SAN DIEGO - California could be short one million workers with bachelor's degrees in 11 years if current trends continue.
But one state senator hopes to tackle the problem that he said is already an issue for many of California's workers.
Senate Bill 850, authored by Sen. Marty Block (D-San Diego), would allow each of the state's 112 community colleges to offer one applied baccalaureate degree in an eight-year pilot program. The bill will land on the Senate Education Committee's agenda on Thursday, April 24.
Block, who was president of the San Diego Community College District board of trustees for eight years, said the lack of what he calls "workforce degrees" has been an ongoing problem.
"There's a skills gap in this country," said Block, who has attempted to pass similar bills since 2004. "We're not preparing enough students for the workforce."
The lack of space at California State University and University of California schools force community college graduates to earn their four-year degrees at costly private colleges or enter the workforce with two-year degrees, Block said. It's a big problem for California's community colleges, which serve 2.4 million students making it the largest postsecondary education system in the U.S.
Block said the bill would allow community colleges to offer degrees such as respiratory therapy, public safety administration and automotive management.
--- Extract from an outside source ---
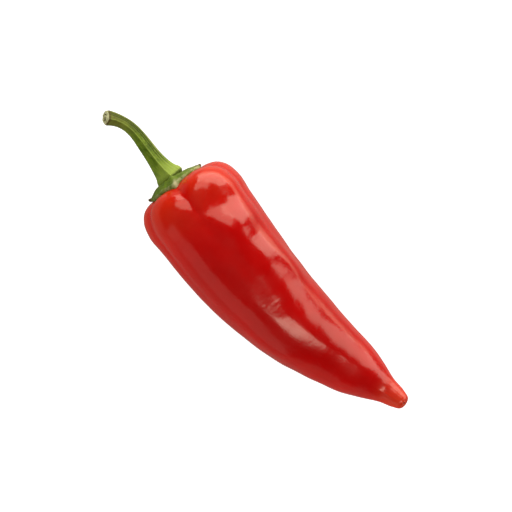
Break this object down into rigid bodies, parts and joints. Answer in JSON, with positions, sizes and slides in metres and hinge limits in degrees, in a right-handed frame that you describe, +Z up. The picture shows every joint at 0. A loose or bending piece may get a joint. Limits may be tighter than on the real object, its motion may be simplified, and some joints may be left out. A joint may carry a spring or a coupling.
{
  "type": "chilli pepper",
  "caption": "Whole red chilli pepper lying on its side: a glossy, tapered, gently bent fruit with lobed shoulders, a small green calyx and a curved green stem.",
  "frame": {"origin": "on the table under the middle of the whole pepper", "axes": "+X from the stem's cut end to the fruit's tip, +Z up from the table the pepper lies on, +Y to the left when looking along +X"},
  "size_m": [0.117, 0.0328, 0.0293],
  "materials": {
    "fruit": "smooth waxy red skin, deep red along the middle and orange-red at the shoulder and the tip",
    "calyx": "thin green cap with a pale edge and brown dried points",
    "stem": "ridged green stalk, satin, with a pale cut face"
  },
  "bodies": {
    "root": {"fruit": "fruit", "calyx": "calyx", "stem": "stem"}
  },
  "joints": []
}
It would prevent "unnecessary duplication" by forbidding community colleges from offering degrees that are offered at nearby CSUs or UCs.
But the bill does ask for a change in California's 1960 Master Plan, which states that the community colleges' "primary mission" is to provide the first two years of undergraduate education.
"That was a great plan in the '60s," Block said. "But it no longer addresses our workforce needs. It served us well but we need to update it."
If Block's proposal becomes law, California would become the 22nd state with community colleges that offer four-year degrees.
San Diego Community College District Chancellor Constance Carroll, who has been vocal about her support for the bill, said the lack of four-year degrees is a "serious problem."
"The time has come for community colleges to offer bachelor's degrees," she said. "There are many fields where our students are no longer competitive and in some cases, no longer being hired. The issue is about workforce training and making students eligible to enter the workforce."
In about a decade, the demand for employees with four-year degrees could increase.
In a January 2014 report by the Public Policy Institute of California, 41 percent of jobs will require at least a bachelor's degree in 2025 but only 35 percent of working-age adults will meet that qualification.
The report also stated that 35 percent of high school graduates attend community colleges in California but only one in 10 students transfer to a 4-year university.
It can be considered an economic problem considering college graduates earn 50 percent more than workers with only a high school education, according to the U.S. Census Bureau.
The cost of implementing the bill is still unclear but Block said he hopes it will become a public-private partnership with companies, like hospitals, who are in need of workers with four-year degrees.
If the Senate Education Committee approves the bill next week, the bill will be presented to the Senate Appropriations Committee. If the bill receives approval from both houses of the State Legislature, it could be implemented as early as next fall.
Editor's Note: An earlier version of this story stated the Senate Education Committee meeting was scheduled for April 23. It was rescheduled to April 24.